Astronauts Rick Mastracchio and Michael Hopkins completed a spacewalk yesterday to fit a spare ammonia pump to the International Space Station (ISS).
The new pump was successfully restarted by flight controllers at NASA’s Johnson Space Center last night and a NASA statement confirmed the new pump was working properly. The pump is part of the Station’s two external cooling loops which circulate ammonia outside the orbiting outpost to keep both internal and external equipment cool.
The Christmas Eve spacewalk lasted 7 hours 30 minutes, and followed on from a 5 hour 28 minute EVA (extra-vehicular activity) by Mastracchio and Hopkins on December 22 when they removed the faulty pump.
The spacewalks are a reminder of the challenges of maintaining an orbiting complex and the bravery of the astronauts who live in space orbiting the Earth every 90 minutes — both inside and outside — the ISS, travelling at over 27,500 kilometres per hour.
Living aboard the station with NASA astronauts Rick Mastracchio and Michael Hopkins are four other spacemen who have made the journey from Earth – Russian cosmonauts Oleg Kotov, Sergey Ryazanskiy and Mikhail Tyurin and Japan Aerospace Exploration Agency (JAXA) astronaut Koichi Wakata.
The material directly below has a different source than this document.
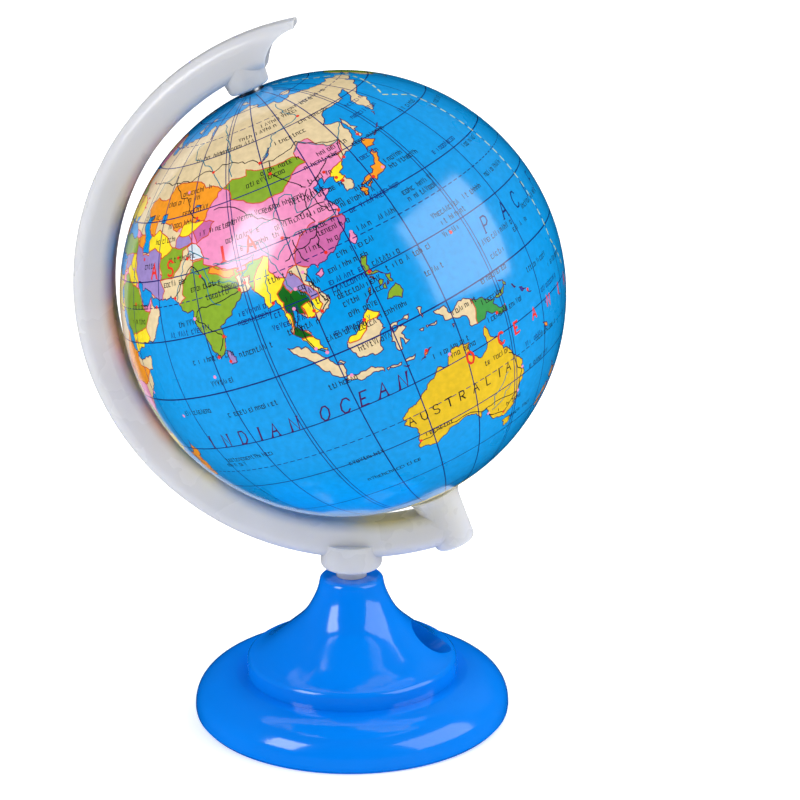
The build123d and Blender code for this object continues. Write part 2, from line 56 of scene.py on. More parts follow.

Three of the crew members — Rick Mastracchio, Koichi Wakata and Mikhail Tyurin — arrived at the station in November carrying the Olympic torch as part of the build-up to the 2014 Sochi Winter Olympics. Whilst the torch will not be lit during its time in space for safety reasons, the ISS itself lights up the night sky, freely traversing state boundaries as it orbits the planet. It is a beacon of international co-operation, a symbol of what can be achieved by vision, political will and global science.
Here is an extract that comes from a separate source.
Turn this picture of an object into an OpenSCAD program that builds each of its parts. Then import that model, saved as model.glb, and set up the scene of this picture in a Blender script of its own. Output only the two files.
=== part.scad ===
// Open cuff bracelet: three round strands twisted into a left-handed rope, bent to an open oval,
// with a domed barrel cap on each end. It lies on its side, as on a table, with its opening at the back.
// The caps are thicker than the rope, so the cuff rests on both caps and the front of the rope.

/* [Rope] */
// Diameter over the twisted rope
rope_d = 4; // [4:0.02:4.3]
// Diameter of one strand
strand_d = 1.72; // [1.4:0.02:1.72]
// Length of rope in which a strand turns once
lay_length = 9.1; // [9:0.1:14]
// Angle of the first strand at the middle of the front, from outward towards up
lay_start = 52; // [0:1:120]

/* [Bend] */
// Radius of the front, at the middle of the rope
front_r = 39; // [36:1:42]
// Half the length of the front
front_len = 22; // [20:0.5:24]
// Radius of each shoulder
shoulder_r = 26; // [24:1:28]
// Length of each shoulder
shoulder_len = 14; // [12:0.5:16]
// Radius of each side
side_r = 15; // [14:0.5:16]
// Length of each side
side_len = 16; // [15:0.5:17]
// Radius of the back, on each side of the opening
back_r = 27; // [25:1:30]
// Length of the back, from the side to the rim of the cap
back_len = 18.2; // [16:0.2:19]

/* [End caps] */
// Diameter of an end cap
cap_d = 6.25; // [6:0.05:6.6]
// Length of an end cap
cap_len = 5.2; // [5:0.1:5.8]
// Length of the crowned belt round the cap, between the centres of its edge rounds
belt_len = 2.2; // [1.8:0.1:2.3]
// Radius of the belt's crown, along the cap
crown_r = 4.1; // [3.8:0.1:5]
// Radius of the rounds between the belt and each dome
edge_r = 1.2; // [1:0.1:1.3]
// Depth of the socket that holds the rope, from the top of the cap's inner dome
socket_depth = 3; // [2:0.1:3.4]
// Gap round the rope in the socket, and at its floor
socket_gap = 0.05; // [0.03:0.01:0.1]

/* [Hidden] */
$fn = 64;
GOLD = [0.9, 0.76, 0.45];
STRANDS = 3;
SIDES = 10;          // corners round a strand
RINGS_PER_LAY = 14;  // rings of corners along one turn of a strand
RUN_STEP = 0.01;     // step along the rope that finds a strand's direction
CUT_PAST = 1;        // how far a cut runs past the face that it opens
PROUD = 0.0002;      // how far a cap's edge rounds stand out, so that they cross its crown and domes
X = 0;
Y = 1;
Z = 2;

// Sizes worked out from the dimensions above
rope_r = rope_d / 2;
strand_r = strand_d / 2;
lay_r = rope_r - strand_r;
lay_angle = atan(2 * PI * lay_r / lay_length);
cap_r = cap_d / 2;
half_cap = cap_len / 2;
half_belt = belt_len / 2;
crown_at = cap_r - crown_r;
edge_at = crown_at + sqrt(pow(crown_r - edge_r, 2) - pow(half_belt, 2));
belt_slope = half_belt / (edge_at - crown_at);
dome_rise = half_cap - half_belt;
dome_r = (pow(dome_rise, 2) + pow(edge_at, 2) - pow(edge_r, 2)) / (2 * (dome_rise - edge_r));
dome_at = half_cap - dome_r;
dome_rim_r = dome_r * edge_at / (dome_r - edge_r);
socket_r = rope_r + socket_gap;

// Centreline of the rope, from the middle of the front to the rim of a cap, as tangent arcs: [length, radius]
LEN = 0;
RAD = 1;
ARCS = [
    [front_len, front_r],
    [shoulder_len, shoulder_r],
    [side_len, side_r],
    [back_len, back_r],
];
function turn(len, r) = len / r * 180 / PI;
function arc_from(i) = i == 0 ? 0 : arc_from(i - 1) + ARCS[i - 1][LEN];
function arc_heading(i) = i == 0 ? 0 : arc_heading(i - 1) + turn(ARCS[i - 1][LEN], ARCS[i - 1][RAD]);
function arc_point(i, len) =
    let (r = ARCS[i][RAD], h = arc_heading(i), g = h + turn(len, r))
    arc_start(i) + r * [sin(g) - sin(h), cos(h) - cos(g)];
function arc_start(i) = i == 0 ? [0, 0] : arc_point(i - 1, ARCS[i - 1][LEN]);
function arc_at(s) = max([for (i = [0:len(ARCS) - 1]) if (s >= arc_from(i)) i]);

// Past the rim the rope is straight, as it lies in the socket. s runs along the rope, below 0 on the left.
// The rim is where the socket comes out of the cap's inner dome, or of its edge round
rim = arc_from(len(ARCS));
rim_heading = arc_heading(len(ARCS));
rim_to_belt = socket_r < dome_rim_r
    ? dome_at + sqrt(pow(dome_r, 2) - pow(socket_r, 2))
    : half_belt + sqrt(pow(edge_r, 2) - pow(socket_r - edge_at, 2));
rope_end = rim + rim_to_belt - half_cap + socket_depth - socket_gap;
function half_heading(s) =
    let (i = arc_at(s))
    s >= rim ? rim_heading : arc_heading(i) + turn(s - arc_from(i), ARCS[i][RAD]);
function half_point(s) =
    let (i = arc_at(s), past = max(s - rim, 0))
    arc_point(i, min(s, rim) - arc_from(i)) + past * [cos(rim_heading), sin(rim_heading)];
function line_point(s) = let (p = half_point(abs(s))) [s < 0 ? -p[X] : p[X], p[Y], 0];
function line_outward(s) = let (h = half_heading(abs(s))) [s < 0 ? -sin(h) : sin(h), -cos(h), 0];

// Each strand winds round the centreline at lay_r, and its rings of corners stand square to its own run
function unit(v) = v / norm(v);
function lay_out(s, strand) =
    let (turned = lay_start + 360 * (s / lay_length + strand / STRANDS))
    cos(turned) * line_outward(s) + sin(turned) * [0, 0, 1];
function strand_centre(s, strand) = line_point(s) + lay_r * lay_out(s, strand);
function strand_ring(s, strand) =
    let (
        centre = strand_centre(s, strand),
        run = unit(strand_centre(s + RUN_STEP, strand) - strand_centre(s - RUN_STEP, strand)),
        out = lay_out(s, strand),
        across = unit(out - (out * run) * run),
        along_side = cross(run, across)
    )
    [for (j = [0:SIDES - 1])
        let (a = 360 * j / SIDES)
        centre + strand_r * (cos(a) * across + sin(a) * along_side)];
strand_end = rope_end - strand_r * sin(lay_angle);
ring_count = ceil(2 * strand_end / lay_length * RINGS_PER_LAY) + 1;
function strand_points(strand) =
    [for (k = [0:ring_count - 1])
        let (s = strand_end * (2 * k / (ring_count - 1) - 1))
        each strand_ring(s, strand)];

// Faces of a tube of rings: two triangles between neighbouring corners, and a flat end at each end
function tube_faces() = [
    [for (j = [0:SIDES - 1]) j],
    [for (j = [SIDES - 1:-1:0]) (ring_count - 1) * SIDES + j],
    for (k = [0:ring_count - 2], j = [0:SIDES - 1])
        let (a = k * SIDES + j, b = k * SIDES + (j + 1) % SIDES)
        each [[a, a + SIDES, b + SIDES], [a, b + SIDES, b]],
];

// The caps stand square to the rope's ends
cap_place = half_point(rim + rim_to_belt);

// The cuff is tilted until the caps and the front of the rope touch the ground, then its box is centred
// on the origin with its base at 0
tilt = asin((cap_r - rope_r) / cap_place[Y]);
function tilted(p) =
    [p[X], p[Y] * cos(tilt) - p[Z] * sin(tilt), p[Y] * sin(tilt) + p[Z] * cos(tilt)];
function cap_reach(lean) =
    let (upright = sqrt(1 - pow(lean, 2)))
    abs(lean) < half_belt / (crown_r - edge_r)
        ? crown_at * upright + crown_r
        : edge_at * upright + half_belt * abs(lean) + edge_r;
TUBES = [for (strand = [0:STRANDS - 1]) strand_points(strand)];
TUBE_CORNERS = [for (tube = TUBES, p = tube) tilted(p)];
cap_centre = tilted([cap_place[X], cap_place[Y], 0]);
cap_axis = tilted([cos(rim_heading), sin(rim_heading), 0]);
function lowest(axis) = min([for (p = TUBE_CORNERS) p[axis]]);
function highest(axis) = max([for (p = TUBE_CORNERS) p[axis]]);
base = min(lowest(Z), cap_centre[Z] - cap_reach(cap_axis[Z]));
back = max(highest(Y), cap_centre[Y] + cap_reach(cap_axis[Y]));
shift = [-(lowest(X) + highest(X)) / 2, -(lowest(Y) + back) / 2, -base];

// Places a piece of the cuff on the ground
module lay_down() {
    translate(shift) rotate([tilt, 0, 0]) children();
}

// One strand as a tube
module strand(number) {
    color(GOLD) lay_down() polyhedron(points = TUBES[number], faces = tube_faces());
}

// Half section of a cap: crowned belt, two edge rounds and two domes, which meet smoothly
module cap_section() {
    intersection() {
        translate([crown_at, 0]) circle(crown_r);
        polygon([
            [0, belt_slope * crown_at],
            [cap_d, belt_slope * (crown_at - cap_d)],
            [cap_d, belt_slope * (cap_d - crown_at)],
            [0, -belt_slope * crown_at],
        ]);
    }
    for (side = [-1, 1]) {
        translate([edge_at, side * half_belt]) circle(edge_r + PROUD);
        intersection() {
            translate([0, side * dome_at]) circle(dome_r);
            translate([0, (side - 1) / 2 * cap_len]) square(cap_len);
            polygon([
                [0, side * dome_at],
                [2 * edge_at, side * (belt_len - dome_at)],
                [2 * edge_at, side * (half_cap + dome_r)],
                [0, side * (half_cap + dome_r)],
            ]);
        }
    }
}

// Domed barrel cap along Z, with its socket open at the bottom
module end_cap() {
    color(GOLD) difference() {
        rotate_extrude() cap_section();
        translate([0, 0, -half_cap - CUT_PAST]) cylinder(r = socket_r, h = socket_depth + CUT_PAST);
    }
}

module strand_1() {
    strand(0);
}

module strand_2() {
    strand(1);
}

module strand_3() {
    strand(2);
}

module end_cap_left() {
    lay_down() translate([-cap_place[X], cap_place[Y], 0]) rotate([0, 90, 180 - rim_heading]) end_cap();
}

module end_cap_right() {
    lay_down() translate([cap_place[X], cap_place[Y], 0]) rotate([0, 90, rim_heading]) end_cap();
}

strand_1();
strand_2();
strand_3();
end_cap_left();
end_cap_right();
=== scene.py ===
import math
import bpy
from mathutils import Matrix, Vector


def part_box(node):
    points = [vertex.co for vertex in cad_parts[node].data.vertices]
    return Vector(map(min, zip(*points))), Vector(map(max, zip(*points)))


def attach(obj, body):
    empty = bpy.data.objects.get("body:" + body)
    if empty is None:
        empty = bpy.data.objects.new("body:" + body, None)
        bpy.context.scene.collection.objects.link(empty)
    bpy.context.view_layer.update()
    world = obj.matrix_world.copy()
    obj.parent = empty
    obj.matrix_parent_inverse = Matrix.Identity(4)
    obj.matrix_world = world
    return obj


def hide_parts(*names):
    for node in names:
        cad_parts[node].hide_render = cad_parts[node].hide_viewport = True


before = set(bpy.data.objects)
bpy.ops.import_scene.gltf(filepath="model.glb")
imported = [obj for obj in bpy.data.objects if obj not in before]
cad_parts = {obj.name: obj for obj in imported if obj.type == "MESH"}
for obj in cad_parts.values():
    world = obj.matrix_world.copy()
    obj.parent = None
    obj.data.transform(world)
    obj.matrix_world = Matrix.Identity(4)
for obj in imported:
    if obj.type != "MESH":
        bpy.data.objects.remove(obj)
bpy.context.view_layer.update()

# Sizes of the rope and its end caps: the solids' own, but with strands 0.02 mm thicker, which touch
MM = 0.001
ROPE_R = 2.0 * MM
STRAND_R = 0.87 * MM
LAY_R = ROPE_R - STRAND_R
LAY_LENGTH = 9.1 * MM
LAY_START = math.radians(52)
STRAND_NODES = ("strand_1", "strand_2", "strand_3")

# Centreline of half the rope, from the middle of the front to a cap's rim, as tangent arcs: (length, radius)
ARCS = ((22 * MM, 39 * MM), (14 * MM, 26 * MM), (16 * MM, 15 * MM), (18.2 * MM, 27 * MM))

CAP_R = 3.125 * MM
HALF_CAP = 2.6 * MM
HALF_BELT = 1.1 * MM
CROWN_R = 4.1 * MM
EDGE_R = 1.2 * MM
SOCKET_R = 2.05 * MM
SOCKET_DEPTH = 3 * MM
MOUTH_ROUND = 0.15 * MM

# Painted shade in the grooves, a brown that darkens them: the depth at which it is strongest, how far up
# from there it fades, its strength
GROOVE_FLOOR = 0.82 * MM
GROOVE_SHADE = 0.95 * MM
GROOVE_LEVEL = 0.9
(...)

The station celebrated its fifteenth birthday this year. The first module of the Station, Zarya, was put into orbit on November 20, 1998. It was joined a few weeks later when the Space Shuttle delivered Unity, the Station’s second module, which was attached to Zarya on December 6. The first crew to live on the Station, Expedition 1, arrived on November 2, 2000. It has been continuously occupied since, a demonstration of how nation states which are oceans apart — physically and politically — can combine to build a new world in space. This bright light you can see flying through the night sky reflects both the Sun’s light and the unity that can be achieved by the exploration of space.
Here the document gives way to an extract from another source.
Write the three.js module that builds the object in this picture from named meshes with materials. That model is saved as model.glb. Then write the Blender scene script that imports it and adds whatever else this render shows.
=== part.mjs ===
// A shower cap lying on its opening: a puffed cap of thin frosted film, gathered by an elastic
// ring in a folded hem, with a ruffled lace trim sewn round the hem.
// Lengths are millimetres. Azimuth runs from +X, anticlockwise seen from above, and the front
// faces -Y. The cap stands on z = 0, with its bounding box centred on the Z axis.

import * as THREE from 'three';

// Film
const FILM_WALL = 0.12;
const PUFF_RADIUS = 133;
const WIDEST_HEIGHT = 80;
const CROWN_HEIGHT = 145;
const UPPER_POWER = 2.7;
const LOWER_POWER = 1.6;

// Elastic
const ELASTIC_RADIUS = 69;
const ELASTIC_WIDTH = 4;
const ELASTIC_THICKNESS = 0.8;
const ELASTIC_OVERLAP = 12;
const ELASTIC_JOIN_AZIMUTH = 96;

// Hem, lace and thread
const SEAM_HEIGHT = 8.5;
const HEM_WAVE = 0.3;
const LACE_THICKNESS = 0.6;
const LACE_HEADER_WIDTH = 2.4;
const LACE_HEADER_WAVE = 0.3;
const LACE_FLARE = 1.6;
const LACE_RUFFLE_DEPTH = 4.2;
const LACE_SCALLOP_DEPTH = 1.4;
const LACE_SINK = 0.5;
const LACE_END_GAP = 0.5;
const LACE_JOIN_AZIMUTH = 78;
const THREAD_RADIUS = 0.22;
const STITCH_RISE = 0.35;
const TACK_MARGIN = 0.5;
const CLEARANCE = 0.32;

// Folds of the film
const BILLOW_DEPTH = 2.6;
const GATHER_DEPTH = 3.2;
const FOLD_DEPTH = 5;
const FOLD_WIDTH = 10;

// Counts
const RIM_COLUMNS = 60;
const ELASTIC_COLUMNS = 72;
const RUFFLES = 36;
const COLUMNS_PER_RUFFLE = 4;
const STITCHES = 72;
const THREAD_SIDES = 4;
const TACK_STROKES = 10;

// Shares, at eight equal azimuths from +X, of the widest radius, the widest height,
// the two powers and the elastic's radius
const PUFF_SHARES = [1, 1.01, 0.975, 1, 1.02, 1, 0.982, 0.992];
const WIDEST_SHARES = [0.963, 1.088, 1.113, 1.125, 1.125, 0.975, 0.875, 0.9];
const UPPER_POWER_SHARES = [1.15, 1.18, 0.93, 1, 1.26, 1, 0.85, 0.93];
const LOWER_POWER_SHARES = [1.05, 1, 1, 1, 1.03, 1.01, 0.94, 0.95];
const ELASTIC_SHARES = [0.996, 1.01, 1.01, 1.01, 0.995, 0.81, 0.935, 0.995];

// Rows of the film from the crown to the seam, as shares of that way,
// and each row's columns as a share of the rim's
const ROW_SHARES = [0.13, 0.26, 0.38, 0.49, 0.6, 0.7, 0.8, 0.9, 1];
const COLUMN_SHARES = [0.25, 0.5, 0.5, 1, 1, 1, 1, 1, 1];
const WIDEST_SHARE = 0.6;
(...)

Exploring space brings many direct benefits, increasing our scientific knowledge and delivering services such as mobile telecommunications that benefit consumers every day on Earth. There are also satellites which, in effect, measure the health of the planet and can guide decisions on future policies. Beyond the tangible results there exists the intangible promise of change that could make life better for Earth’s inhabitants.
Space is for everyone, there are no boundaries and notions of state sovereignty do not exist – a fundamental principle of international space law. As the space station passes in the night sky this Christmas it is a guiding light for what could be achieved in the centuries ahead when nation states combine political will, science and economics – the foundations for an Earth government to manage space exploration and Earth for the benefit of all mankind.